Pesticides, hydrocarbures, plastifiants, médicaments, éléments issus de l’industrie chimique… nos rivières regorgent de produits toxiques qui bouleversent le cycle des éléments naturellement présents dans l’eau de nos rivières. Mais qu’est qui pollue le plus les cours d’eau français ? Hélène Blanchoud, Maître de conférences en chimie de l’environnement à la Sorbonne, fait le point dans un article paru dans la revue The Conversation.
Les pesticides d’abord
Potentiellement, plus de 100 000 substances, issues des activités humaines, se retrouvent dans nos rivières. Les résidus prennent généralement la forme de micropolluants, ou substances toxiques à très faibles doses, dont les effets sur le long terme, en présence d’un cocktail d’autres molécules, sont peu ou pas connus sur l’homme.
Les pesticides représentent les premières substances détectées dans les cours d’eau. Logique dans un pays où la surface agricole utile couvre la moitié du territoire. Leurs concentrations varient selon les saisons et les cultures présentes sur le bassin versant.
Des herbicides sont souvent détectés. Parmi eux, le glyphosate et son produit de dégradation, car il est largement utilisé avant la mise en culture. L’atrazine aussi, produit pourtant interdit depuis 2003 : « S’ils se répandent plus rapidement en période de pluie, une grande partie des pesticides migre de façon diffuse vers les eaux souterraines, pour être restitués plusieurs années plus tard dans les eaux de surface. » Au fur et à mesure que certains produits sont retirés du marché, le choix se restreint pour les agriculteurs, mais le problème de fond de la pollution des cours d’eau n’en est pas réglé pour autant.
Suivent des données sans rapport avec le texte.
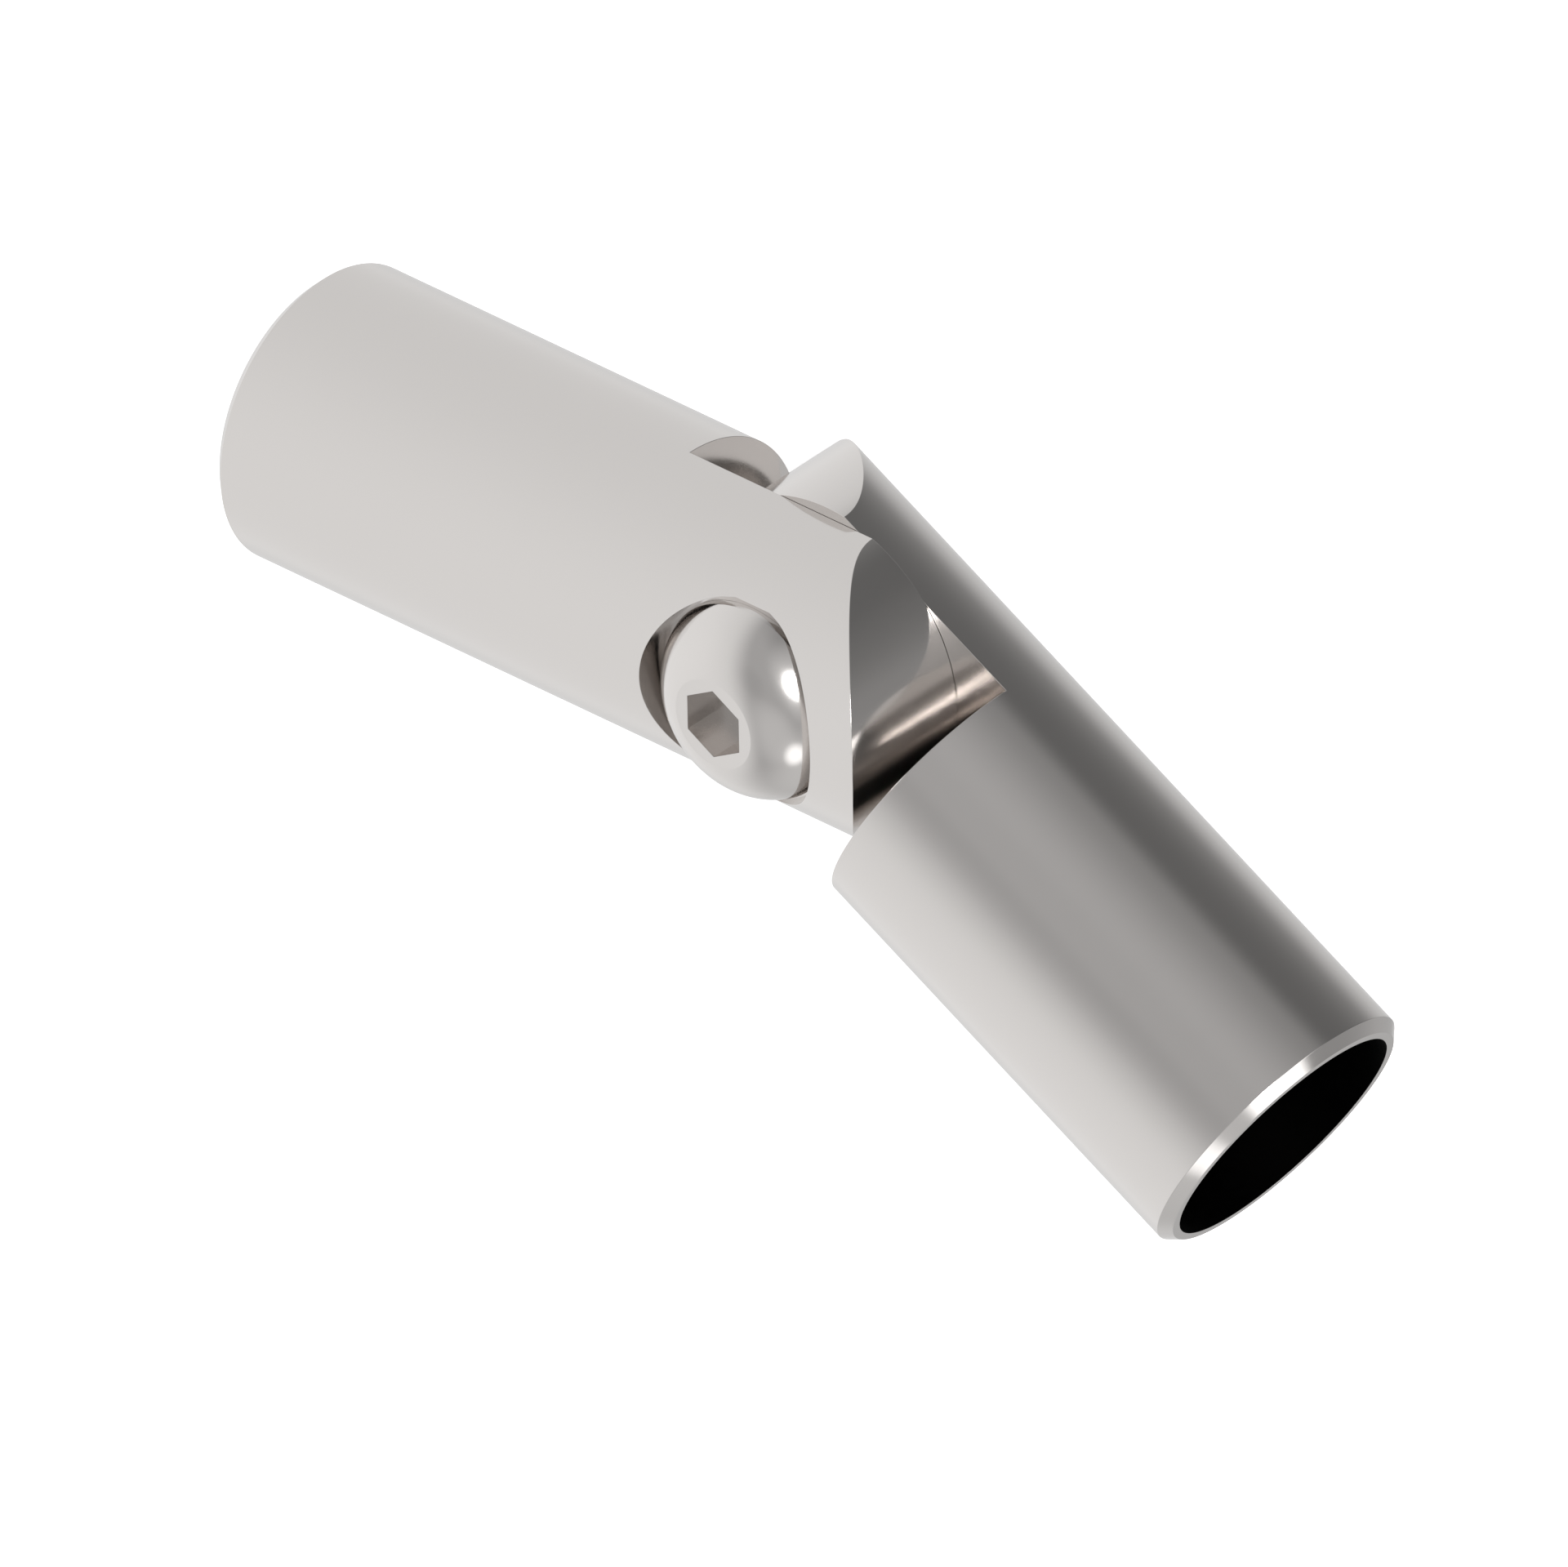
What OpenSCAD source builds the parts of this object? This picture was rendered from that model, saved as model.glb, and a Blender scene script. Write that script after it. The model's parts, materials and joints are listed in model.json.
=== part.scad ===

Les rejets urbains mal filtrés
Autres polluants bien présents : les rejets urbains mal filtrés. Source majeure de contamination, les rejets urbains des industriels et des particuliers rejoignent finalement les cours d’eau. Eaux de nettoyage chargées de détergents, plastifiants, solvants, eaux des douches, avec leurs produits d’hygiène, voire même excrétion via les chasses d’eau, avec des médicaments, des hormones, de la caféine. Les stations d’épuration, pourtant d’une efficacité croissante, laissent passer un grand nombre de composés.
A ces eaux usée s’ajoutent les rejets d’eau pluviale. Chargés de particules atmosphériques et de polluants présents dans l’air, ils ruissellent sur les routes, les toitures, entraînant des hydrocarbures et des métaux lourds (cadmium, plomb, zinc).
Une contamination des cours d’eaux difficile à mesurer
Ces composés d’origines agricole et urbaine, ainsi que les dépôts atmosphériques font l’objet d’une étude, dans le cadre d’un programme de recherche, intitulé PIREN Seine, en fonction des aléas climatiques et du régime hydrologique. Cela permet de comprendre les mécanismes de transfert des contaminants, de l’amont de la Seine et de la Marne, agricole, à l’aval de Paris, avec ses pollutions urbaines.
Mais, « une partie de ces composés se fixent sur les particules en suspension dans l’eau et sédimentent au fond de la Seine avant d’être remobilisés lors des mouvements provoqués par les crues ». cela rend délicat l’étude de la contamination par les micropolluants et de déterminer quelles substances vont rejoindre les cours d’eau.
Près de 900 paramètres sont suivis, mais ce suivi ne peut être exhaustif, car un grand nombre de substances ne sont pas détectées. En revanche, le recherches des biomarqueurs (indicateurs de pollution sur certains organismes) permettraient de mieux mesurer l’impact global de ces polluants sur les organismes. Si les normes européennes de qualité environnementale permettent d’estimer de façon cohérente la contamination, il n’est toujours pas possible d’identifier les nombreuses substances qui ne sont pas encore recherchées ou pas encore connues.